Economist Brett House at Scotiabank, told Yahoo Finance Canada, he expects the Bank of Canada to continue raising rates in 2019. He’s calling for 5 more quarter-point increases by Q1 2020.

“In the Canadian numbers, we saw long-term unemployment drop to its lowest level since 2009: a sign people are being pulled back into the labour force,” says House.

Employment growth has slowed considerably since this time last year, but that was to be expected.

“With many years of gains behind the labour market, there simply isn’t a lot of remaining slack, and monthly numbers should naturally begin to drop,” Karl Schamotta, director of research at Cambridge Global Payments, told Yahoo Finance Canada.

Schamotta thinks the Bank of Canada remains on course for at least one hike, possibly two in the early new year.

U.S. economy churning out jobs

Hiring picked up across the border in October. The U.S. added 250,000 jobs in October and unemployment rate held steady at 3.7 per cent, a 49-year low.

Wage growth picked up to the best year-over-year gain since 2009. That’s likely to keep the Federal Reserve on track to continue hiking rates.

Given the Fed’s focus on wage growth (and overall inflation), today’s number will help to offset weakness in other areas (financial market turbulence, house-price weakness, and dropping purchasing manager surveys) but shouldn’t accelerate the pace of rate hikes,” says Schamotta.

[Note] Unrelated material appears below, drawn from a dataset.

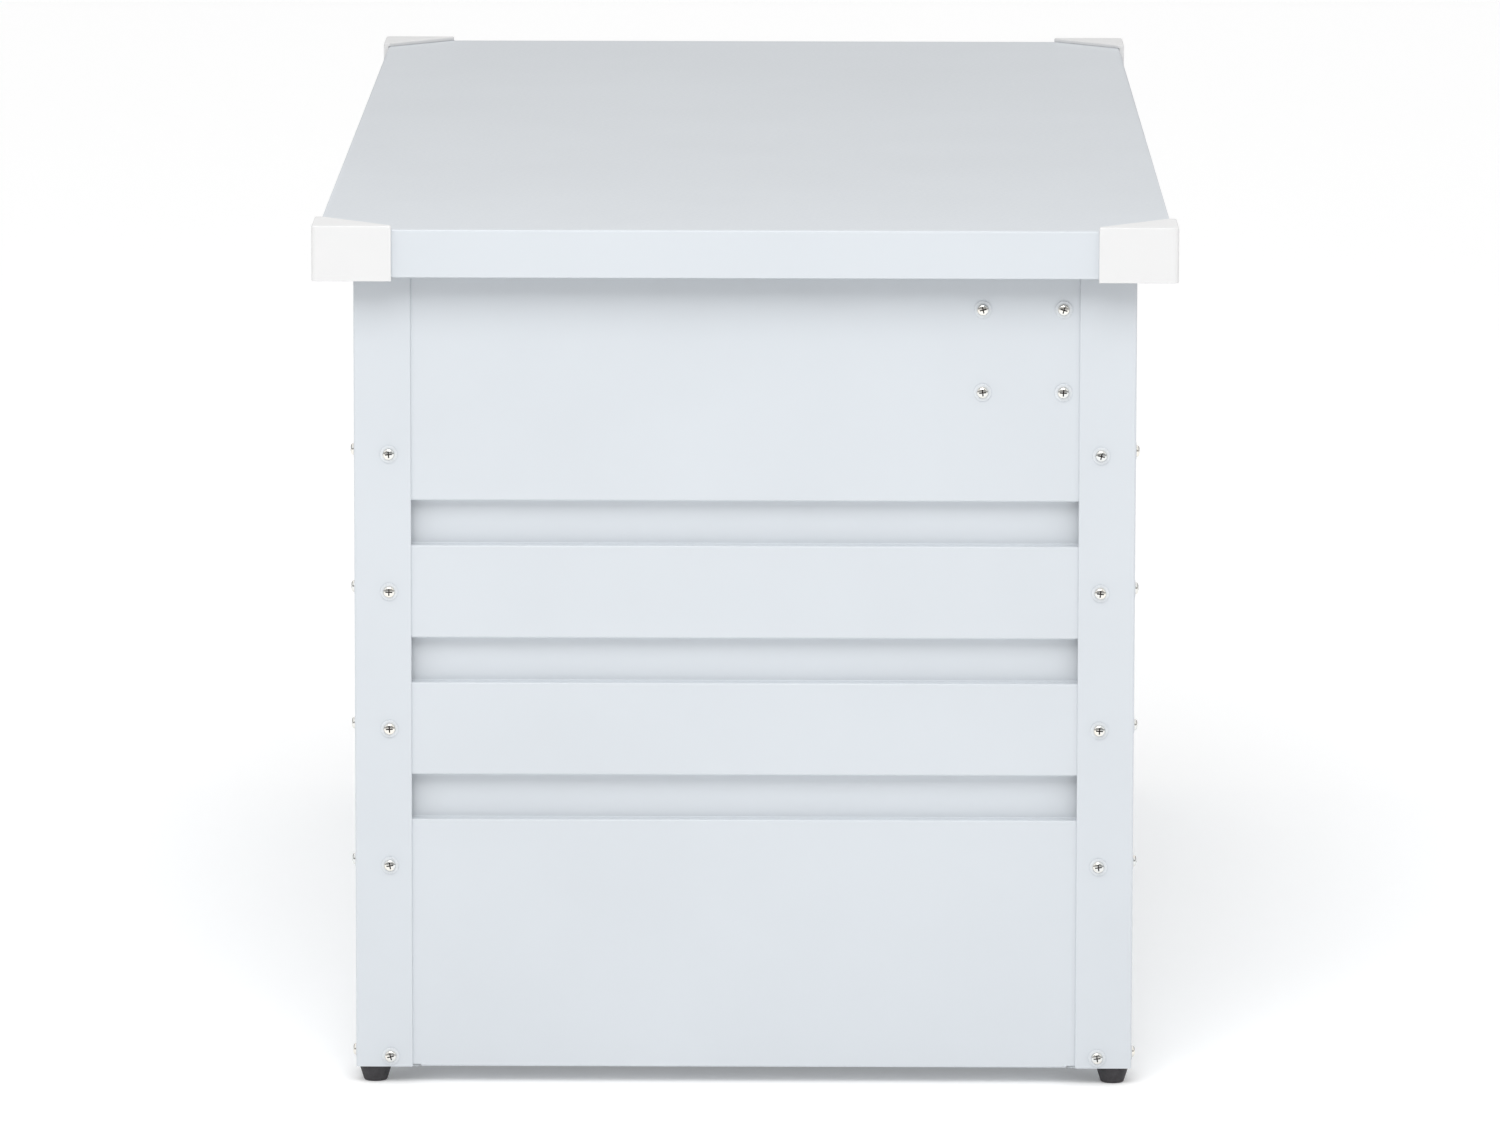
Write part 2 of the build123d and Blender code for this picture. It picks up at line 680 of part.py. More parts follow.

Shenfeld also thinks the data will keep the Fed on pace for more hikes.

“The Fed assumes that overheating would come if growth continued to run at its recent pace in the US, and it will use that argument to justify pushing interest rates higher in the next couple of quarters,” says Shenfeld.

Brett House expects the Fed will hike four more times through 2019, by a quarter-point each time.